Property Tax Deduction, S-1893 (Sarlo, D-36; Sweeney, D-3; McKeon, D-27; Jasey, D-27))
Passed by Assembly April 12, 2018, sent to Governor.
This legislation would allow for the collection of money that would otherwise be paid as property taxes, into charitable contributions so New Jerseyans can deduct them from their taxable federal income.
Under the federal tax reform law passed at the end of 2017, taxpayers are allowed to deduct only $10,000 in state and local taxes from their federal taxable income. This will hurt many New Jerseyans who pay more than that in property taxes alone.

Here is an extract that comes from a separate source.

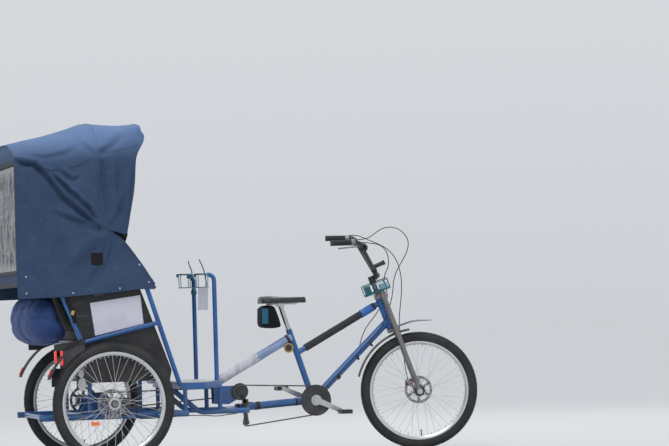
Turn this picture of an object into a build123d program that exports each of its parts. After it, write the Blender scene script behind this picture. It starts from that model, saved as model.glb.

Under this legislation, local governments could establish one or more charitable funds, each for a specific public purpose, and permit property tax credits in association with certain donations.
Charitable contributions remain fully deductible under federal law. If taxpayers can lower their property taxes by turning some of them into donations to their local government, they would be able to reduce their taxable income even with the new tax cap.
Nuclear Power Subsidies, A-3724 (McKeon, D-27; Burzichelli, D-3)/S-2313 (Sweeney, D-3; Smith, D-17)
Passed both houses April 12, sent to governor.
NJBIA position: seeking amendments
The bill would create a process for zero emission credits that would subsidize nuclear power plants in New Jersey, paid for by a tariff of $.004 per kilowatt hour on electric bills. NJBIA has long supported nuclear power and understands that it is an important part of the state’s fuel diversity, but this must be balanced with the need for business to remain competitive.
As it is, New Jersey has the highest electric rates in the PJM power grid and the 10th highest in the country. Currently, 24 percent of the electric bill is from government-imposed taxes and fees. This particularly impacts the business community because commercial and industrial ratepayers consume 64 percent of the electricity generated.
In its current form, the bill does not provide an analysis of the ultimate economic impact to the ratepayer and it does not take into account PJM actions or the early retirement of the Oyster Creek nuclear plant. The bill needs amendments that would ensure the proper balance is struck between meeting the needs of the industry while maintaining regional competitiveness.
Out-of-network Consumer Protection, Transparency, Cost Containment and Accountability Act, S-485 (Vitale, D-19; Weinberg, D-37)/A-2039 (Coughlin, D-19; Schaer, D-36)
Passed both houses April 12, 2018, sent to governor.
NJBIA position: support
The measure would s protect consumers from unexpected, non-negotiable bills that drive health insurance premiums higher.
It would ensure consumers receive advance notice if a provider is out-of-network, including disclosures by providers and facilities about network status, potential financial responsibility, description of the services and an estimate of the cost.
The bill also would limit what consumers would have to pay out-of-network providers in some cases and create an arbitration system to resolve healthcare billing disputes when the insurance carrier and provider cannot come to a negotiated agreement.
Urban Enterprise Zone Designations, S-846 (Turner, D15; Cruz-Perez, D5; Pintor Marin, D-29; Mukherji, D-33; Gusciora, D-15)
Passed both houses April 12, 2018, sent to governor.
NJBIA position: support
Under the bill, the former UEZs in Bridgeton, Camden, Newark, Plainfield and Trenton would be reinstated, and the remaining UEZs scheduled to expire prior to December 31, 2023 would be extended through the end of 2023. The bill would also require the Department of Community Affairs (DCA) to conduct a comprehensive analysis of the program and to issue a report on its findings to the legislature.
The UEZ program provides incentives to encourage businesses to locate to urban areas and create private sector jobs.
Offshore Drilling, S-258 (Van Drew, D-1; Singleton, D-7)/A-839 (Land, D-1; Andrzejczak, D-1)
Passed Assembly April 12, 2018, sent to governor.
NJBIA position: support
The bill would prohibit offshore drilling for oil or natural gas in state waters and prohibit the leasing of tidal or submerged lands in state waters for oil or natural gas production, exploration or development.
The bill is in direct response to the federal government’s decision to allow offshore oil and gas exploration along the East Coast. New Jersey controls the first three miles of ocean at the state level, which the state could use to hinder or block drilling along the Jersey coast.
The bill is aimed at protecting New Jersey’s $38 billion tourism industry and the 50,000 jobs supported by its fishing industry.